Un po’ come adesso nella vita quotidiana per i nostri politici al governo che appena qualcosa gira storto, prima ancora di capirne la ragione, strillano “Europa, Europa!”, attribuendole colpe e solitarie responsabilità, sperando in cambio il premio di una maggiore popolarità presso il “popolo” elettore.

E’ stato fatto subito dopo il crollo del ponte Morandi a Genova, accusando l’Unione Europea di aver fatto mancare i fondi, salvo scoprire dopo che era vero il contrario e che semmai bisognava capire perché quei fondi in Italia stentassero a essere spesi.

“Europa, Europa!” è e sarà il ritornello che sta accompagnando il percorso a ostacoli della legge di bilancio di qui alla fine di questo anno di disgrazia, dove con i ponti crollano i dati dell’economia e della finanza pubblica e rischia di crollare anche la fiducia degli investitori esteri in Italia.

Dopo l’orientamento del governo di sforare la soglia del deficit al 2,4%, non potrà che confermarsi il tentativo del ministro dell’economia, Giovanni Tria, di fare argine alla spregiudicata baldanza dei due vice-presidenti, nel tentativo di raffreddare lo “spread” e non aggravare le inevitabili tensioni con i “cattivi” di Bruxelles, arcigni guardiani accusati di affamare il “popolo”, cioè proprio la vittima finale della spericolata manovra finanziaria italiana.

Variante in commedia le parole in libertà del vicepresidente del Consiglio, Luigi Di Maio, che facendo uno strappo al copione abituale, ha additato ad esempio di saggia gestione dei conti pubblici la “nemica” Francia, coraggiosa nel mantenere alto il livello di deficit. Dimenticando che l’Italia non è la Francia, né per il suo assetto istituzionale né per i suoi dati economici e finanziari.

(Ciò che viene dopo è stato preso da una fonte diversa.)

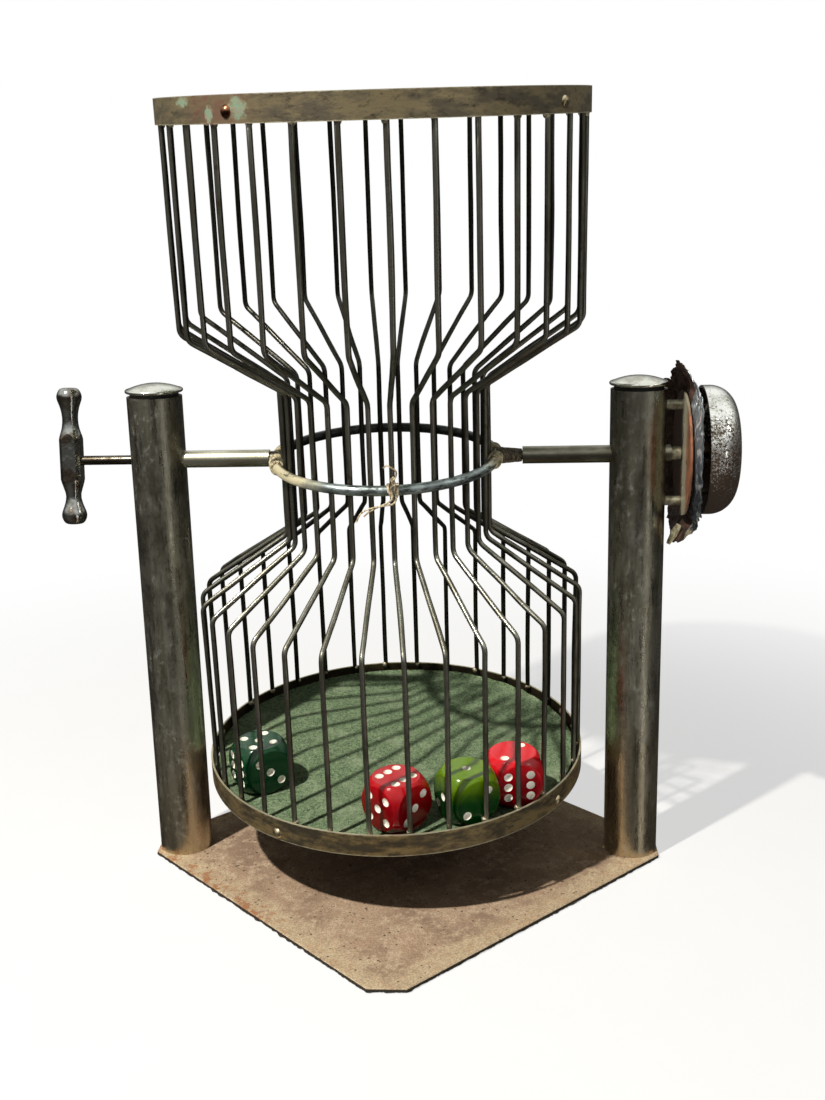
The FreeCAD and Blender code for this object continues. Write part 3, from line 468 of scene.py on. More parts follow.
def peg_brass():
    """Dull cream plating on the spacers, the collar and the gong's stud."""
    return clouded("peg_brass", rgb(176, 172, 148), rgb(124, 116, 92), {"size": 4, "detail": 4},
                   Metallic=0.5, Roughness=0.45)


def bell_iron():
    """Blackened works inside the bell."""
    return clouded("bell_iron", rgb(72, 68, 62), rgb(98, 70, 46), {"size": 5, "detail": 5},
                   relief=0.2, Metallic=0.8, Roughness=0.55)


def guard_tin():
    """Tin sheet: grey blue to the front with painted highlights on its creases and painted shade darkening
    it downwards, dark brown painted shade at the back.
    """
    look = Look("guard_tin")
    back = look.along((0, 1, 0), (0, 0, 0))
    height = look.along((0, 0, 1), (0, 0, AXLE_Z))
    clouds = look.noise(7, 5, 0.65)
    creases = look.noise(4.0, 4, 0.6, stretch=(1, 1, 0.35), twist=0.8)
    # painted highlight: near-white streaks along the crease ridges, strongest where the sheet is painted
    # lighter above
    crease_highlight = look.step(creases, 0.52, 0.6)
    shade = look.step(look.add(height, look.times(clouds, 30.0)), -10, 40)
    plain = look.mix(shade, rgb(64, 68, 74), rgb(146, 154, 160))
    colour = look.mix(look.times(crease_highlight, look.step(shade, 0, 1, 0.3, 1.0)), plain, rgb(240, 243, 244))
    # painted shade: the back of the sheet is coloured dark brown and made duller and less metallic
    brown = look.mix(look.step(clouds, 0.42, 0.62), rgb(74, 50, 38), rgb(40, 27, 20))
    back_shade = look.step(look.add(back, look.times(clouds, 8.0)), -15, -9)
    low_tip = look.step(height, -47, -43, 1.0, 0.0)
    colour = look.mix(back_shade, colour, brown)
    metal = look.step(back_shade, 0, 1, 0.7, 0.25)
    rough = look.step(back_shade, 0, 1, 0.28, 0.6)
    colour = look.mix(look.times(low_tip, look.step(back_shade, 0, 1, 1.0, 0.0)), colour, rgb(186, 180, 152))
    normal = look.bump(creases, 1.6, look.bump(clouds, 0.4))
    return look.finish(colour, normal, Metallic=metal, Roughness=rough)


def base_sheet():
    """Base plate: dusty pink-brown steel, sandy towards its edges, with dark pits and rust."""
    look = Look("base_sheet")
    right, back, _ = look.split(look.place)
    reach = look.add(look.math("ABSOLUTE", right), look.math("ABSOLUTE", back))
    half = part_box("base_plate")[1].x / MM
    clouds = look.noise(45, 6, 0.6)
    mottle = look.noise(7, 5, 0.65)
    edge = look.step(look.add(reach, look.times(mottle, 40.0)), half - 4, half + 26)
    colour = look.mix(look.step(clouds, 0.4, 0.62), rgb(190, 162, 135), rgb(158, 132, 110))
    colour = look.mix(look.step(mottle, 0.44, 0.66), colour, rgb(206, 182, 154))
    colour = look.mix(look.times(edge, 0.8), colour, rgb(212, 192, 158))
    left = look.step(look.add(right, look.times(back, -0.4)), -60, 0, 1.0, 0.25)
    rust = look.times(look.step(look.noise(9, 6, 0.7), 0.48, 0.6), look.step(reach, half - 9, half))
    colour = look.mix(look.times(look.times(rust, left), 0.8), colour, rgb(170, 104, 58))
    grain = look.noise(1.1, 3, 0.7)
    colour = look.mix(look.step(grain, 0.38, 0.62, 0.0, 0.5), colour, rgb(116, 98, 84))
    pits = look.step(look.add(look.cells(4.5), look.times(look.noise(9, 3), 0.5)), 0.3, 0.42, 1.0, 0.0)
    colour = look.mix(look.times(pits, 0.8), colour, rgb(74, 58, 46))
    bare = look.step(look.along((0, 0, 1), (0, 0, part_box("base_plate")[1].z)), -0.75, -0.55, 1.0, 0.0)
    colour = look.mix(bare, colour, rgb(58, 54, 46))
    normal = look.bump(look.add(grain, look.times(pits, -1.5)), 0.22)
    return look.finish(colour, normal, Metallic=0.1, Roughness=0.78, Specular_IOR_Level=0.15)


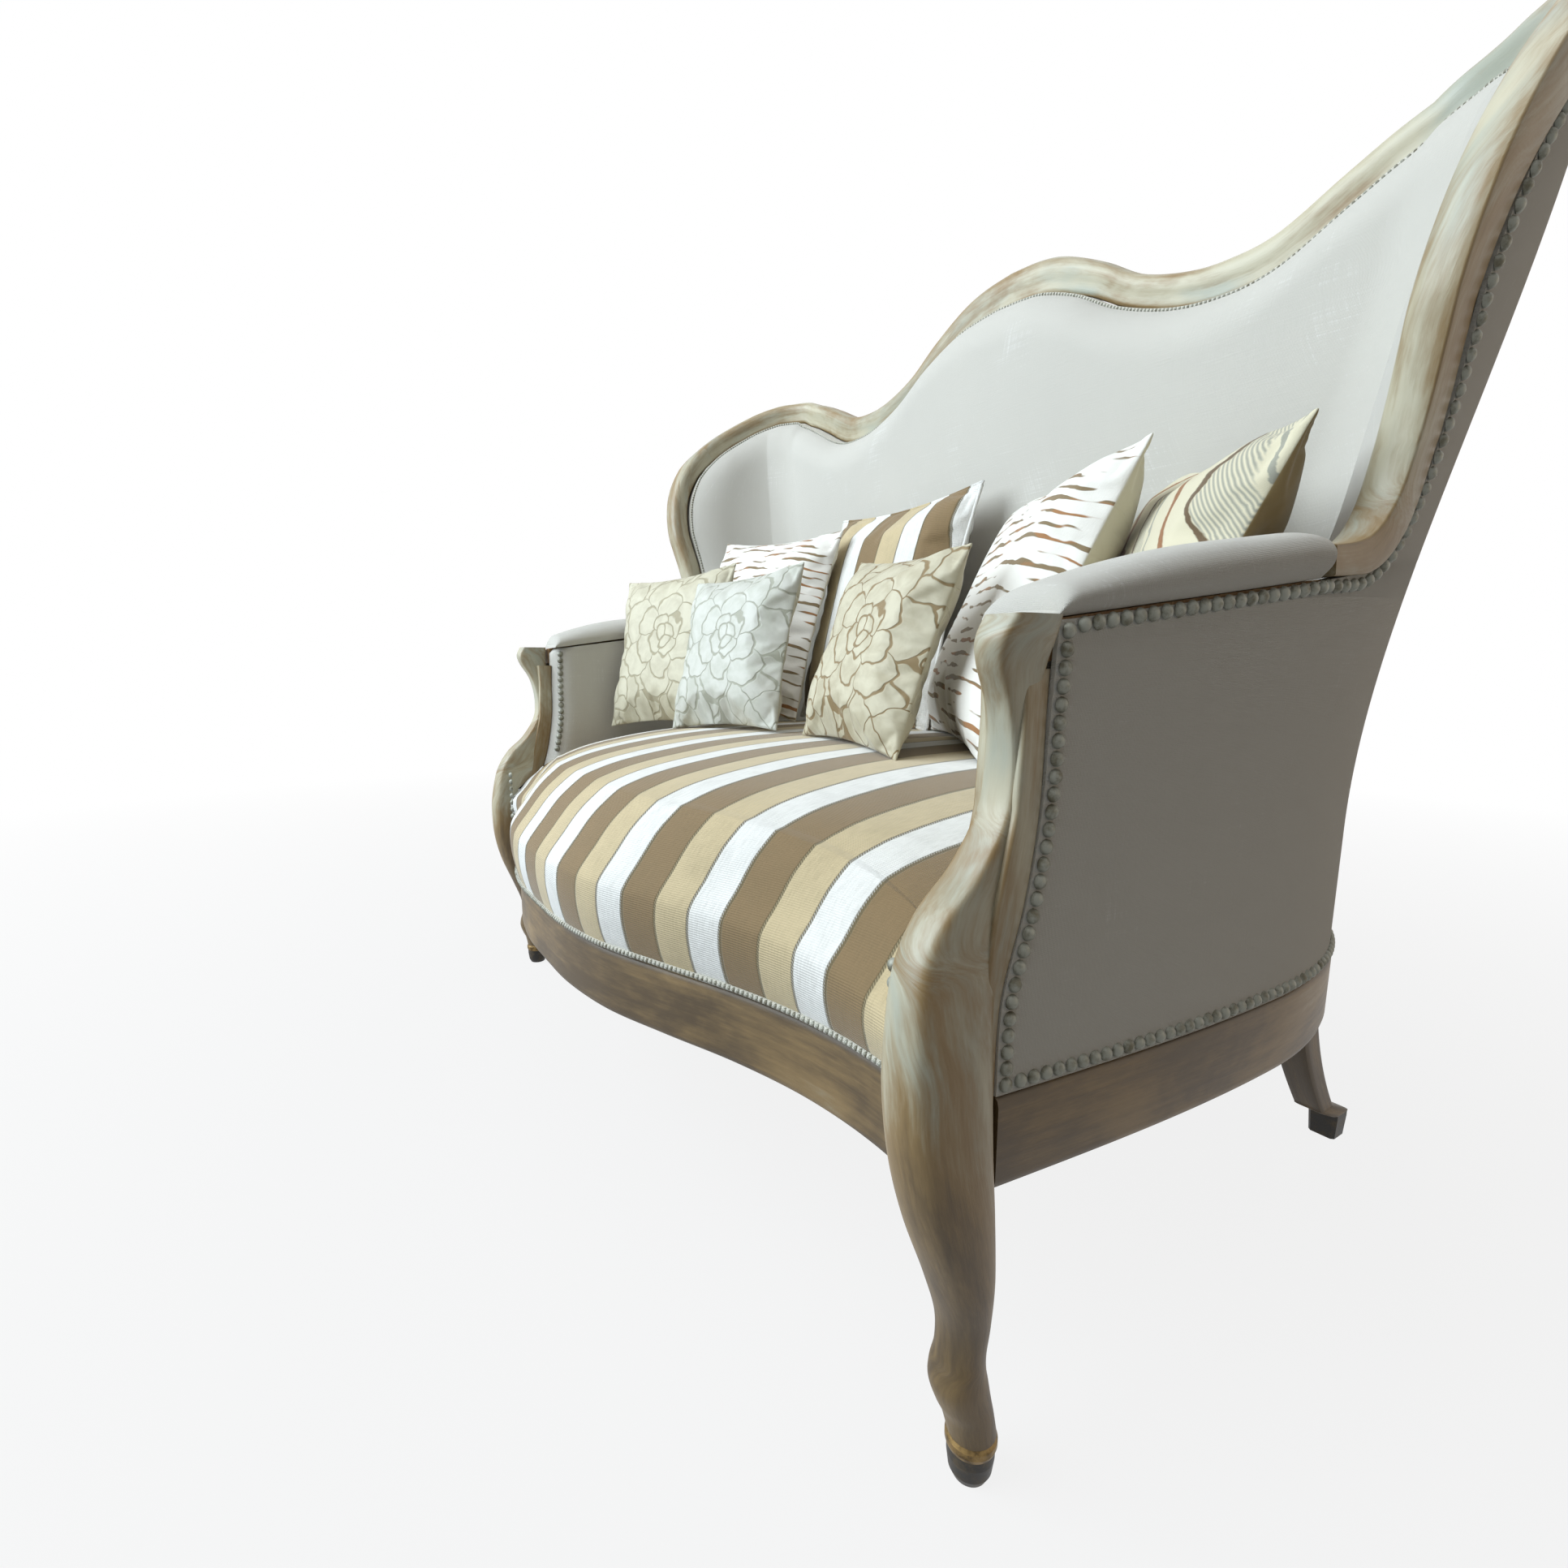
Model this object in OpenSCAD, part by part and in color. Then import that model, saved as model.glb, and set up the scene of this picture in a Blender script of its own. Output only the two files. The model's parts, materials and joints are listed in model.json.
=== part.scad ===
// Cabriole sofa with a shaped show-wood back that wraps round into the arms.
// Millimetres, +Z up, the front faces -Y, and +X is the sofa's right end seen from the front.
// The pieces of the right end are drawn, and those of the left end mirror them.

/* [Overall] */
// Height of the middle hump of the back above the floor
back_top = 1325; // [1165:5:1455]
// Height of the top of the front posts
post_top = 684; // [620:2:740]
// Height of the lower edge of the seat rails
rail_low = 248; // [215:1:285]
// Height of the seat rails
rail_h = 78; // [60:1:95]
// Thickness of the seat rails
rail_t = 46; // [38:1:54]

/* [Plan] */
// Half width over the side panels just above the rails, at their widest place
side_half = 678; // [610:2:760]
// How much wider each side is at the lobes of the back
side_flare = 120; // [80:1:140]
// How much narrower each side is at the front posts than at its widest
front_draw = 26; // [10:1:40]
// Distance from the front feet back to the outside of the back at the rail
back_line = 718; // [662:2:780]
// How far the outside of the back lies further out at its top
back_rake = 24; // [0:1:60]
// Width of the rounded rear corner
corner_w = 200; // [160:1:240]
// Depth of the rounded rear corner
corner_d = 332; // [280:1:360]
// How far the front rail bows out beyond the front feet
front_bow = 145; // [100:1:180]

/* [Show wood] */
// Depth of the moulded back frame, front to back
rim_t = 38; // [30:1:44]
// Height of the moulded back frame at its widest
rim_w = 62; // [50:1:72]
// Unit that sets the thickness of a front post and its leg
post_w = 60; // [52:1:68]
// How far the middle of a front post stands outside the side panel
post_out = 8; // [0:1:16]
// Depth of the top of a front post behind the middle of the post
post_back = 60; // [52:1:70]
// Diameter of a front toe at its ring
toe_d = 42; // [36:1:46]
// Height of a dark front toe cap
toe_cap_h = 28; // [20:1:34]
// Height of a front toe ring
toe_ring_h = 12; // [8:1:16]
// Side of a rear leg at its top
rear_leg_w = 46; // [40:1:54]
// Side of a rear leg at its cap
rear_toe_w = 36; // [30:1:40]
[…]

Non per l’assetto istituzionale, nonostante le difficoltà di governo vissute da Emmanuel Macron, che però può contare sulla stabilità di un sistema di potere presidenziale lontano dalla precarietà del quadro politico italiano.

E ancor meno comparabile è la situazione economica della Francia rispetto all’Italia, dove l’esigenza di ridurre il deficit è imposta dal livello molto alto del debito pubblico, di oltre 2300 miliardi di euro, sopra il 130% rispetto alla ricchezza nazionale, rispetto al debito francese, contenuto sotto quota 100%, con la conseguenza che all’Italia il costo degli interessi costa circa 25 miliardi di euro in più che ai francesi (attorno ai 70 miliardi annui contro i circa 40 dei nostri vicini), in presenza di una prospettiva di crescita stimata per l’Italia attorno all’1% di qui al 2019 per l’Italia, poco più di metà di quella francese.

Tutto questo senza però rinunciare a ricordare a Francia e a Germania che furono le prime, nel 2003, a minare “buona parte della credibilità del Patto, seppure con la complicità di Berlusconi”, come ebbe a dire allora Mario Monti. Ma da allora il quadro politico è cambiato: la crisi economico-finanziaria ha portato in dote all’UE un discutibile “Fiscal compact” intergovernativo per la riduzione del debito che rischia di strangolare l’economia dei Paesi in difficoltà e che sarebbe saggio rivedere fuori dall’ossessione delle politiche di austerità.

Nella confusione alimentata quotidianamente dalla campagna elettorale in corso in vista delle elezioni europee non si aiutano i cittadini a capire la complessità della situazione e dei rischi che corre l’Italia, anche se queste armi di “distrazione di massa” sembrano prevalere sulle più serie e ripetute considerazioni di Mario Draghi, Presidente della BCE, davanti al Parlamento europeo, nel tentativo di mettere ancora una volta in guardia gli attuali governanti italiani alle prese con la legge di bilancio.

Comincia adesso un percorso accidentato verso l’adozione della legge di bilancio entro fine anno: prima con la presentazione il 20 ottobre in Parlamento e subito dopo con un difficile confronto con Bruxelles che, dopo le prime schermaglie di questi giorni, farà conoscere il suo giudizio entro fine novembre. E sarà dicembre, il tempo della decisione finale, quando verrà il momento di mangiare il panettone. Resta da sapere quale panettone sarà e chi lo dovrà mandare giù.